Drajad Wibowo Akui Food Estate Bukan Solusi Ideal untuk Ketahanan Pangan, Tapi…

Anggota Dewan Pakar TKN Prabowo-Gibran, Drajad Hari Wibowo mengakui bahwa program food estate bukan solusi yang ideal untuk mewujudkan ketahanan pangan di masa depan.

“Food estate maybe not an ideal solution, but that’s maybe not the best among the worst. Dan kami memang mau tidak mau, food estate harus dilakukan,” tegas Drajad dalam diskusi bertajuk ‘Nasib Transisi Ekonomi Hijau di Tahun Politik’ di William’s Restaurant, Jakarta Selatan, Selasa (19/12/2023).

“Karena kita sebagai orang pertanian berpikir kalau memang ada tanah yang memang tidak ada konfliknya, kurang subur, tapi bisa kita tanami, akan kita coba,” sambung mantan Anggota DPR asal PAN itu.

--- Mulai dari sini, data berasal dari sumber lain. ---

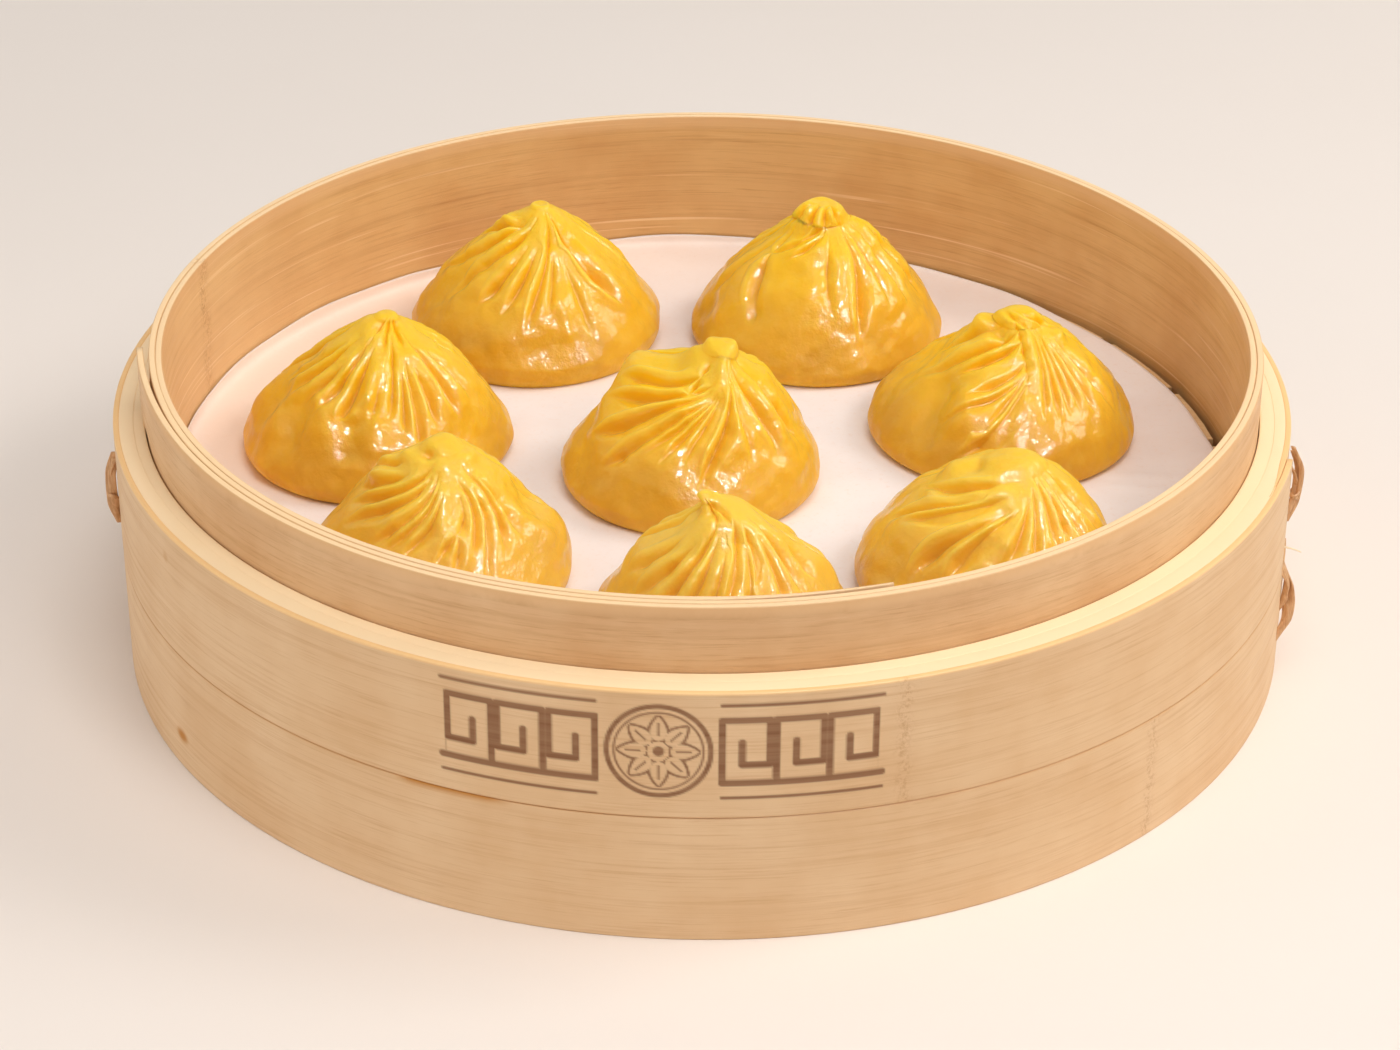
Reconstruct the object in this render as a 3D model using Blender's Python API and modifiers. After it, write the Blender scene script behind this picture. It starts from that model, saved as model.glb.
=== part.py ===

Ekonom pendiri Indef ini, menyinggung program lumbung pangan atau food estate ini, lebih kental ‘gimmick’ politik ketimbang realisasinya. “(Ada yang bilang) Realisasinya sudah ada serapan sampai triliunan segala macam, tidak ada duit triliunan di food estate itu,” jelasnya.

Kata Dradjad, dana yang dialokasikan untuk program food estate berasal dari Kementerian Pekerjaan Umum dan perumahan Rakyat (PUPR). Sebagian pula berasal dari anggaran Kementerian Pertanian (Kementan). Yang jelas, angkanya tidaklah seheboh pemberitaan beberapa media.  “Itu hitungannya hanya beberapa ratus miliar, belum sampai triliun rupiah,” kata Dradjad.

Bahkan, kata Drajad, anggaran dari Kementerian Pertahanan (Kemenhan) yang ditunjuk menggarap food estate di Kalimantan Tengah (Kalteng), belum mengucur. Karena, masih terdapat masalah secara kelembagaan.

Dari berbagai informasi tersebut, kata Dradjad, proyek food estate ini layak dilanjutkan, Jika tidak justru menimbulkan pertanyaan baru. “Pertanyaan saya, luasan tanah di Jawa semakin berkurang. Kita mau menanam di mana lagi? Terus apakah kita tidak mau nanam, apa kita mau city farming,” ucap dia.

Kalau pilihannya food estate disetop, digantikan dengan konsep city farming. maka harus dilakukan kajian yang mendalam. “Kalau mau city farming, oke kita rumuskan program itu. Akan tetapi, rumuskan juga dampaknya. Di sisi lain, kita perlu memberi makan masyarakat,” tandasnya.

Sebagai informasi, program food estate menjadi sorotan publik, bahkan dianggap sebagai program gagal. Dalam pelaksanaannya, program ini dinilai tidak transparan, baik secara anggaran dan keberhasilannya.

Salah satu penanggung jawab program ini adalah Menteri Pertahanan (Menhan) Prabowo Subianto yang sekarang menjadi calon presiden (capres) nomor urut 2. Padahal, seharusnya program ini dipegang Kementerian Pertanian (Kementan).

Greenpeace Indonesia tegas-tegas menyebut program food estate era Jokowi adalah proyek gagal. Hanya menghasilkan kerusakan hutan alias deforestasi. Selian itu, merusakkan lahan gambut dan melindas tanah adat di Kalteng. 

Lembaga pemerhati lingkungan dunia ini, menyebut program food estate berupa tanaman singkong di Kabupaten Gunung Mas, Kalteng, gagal total. Daerah lain pun, sami mawon. Tanamannya gagal tumbuh. Ditengarai, proyek ini tidak didasari penilaian lingkungan yang kredibel.

Asal tahu saja, program food estate tersebar di empat provinsi, yakni Kalteng, Sumatera Utara, Nusa Tenggara Timur (NTT), dan Papua. Program ini masuk Proyek Stategis Nasional (PSN) dengan anggaran Rp1,9 triliun pada 2020-2021. Sementara pada 2022, anggarannya bengkak menjadi Rp4,1 triliun.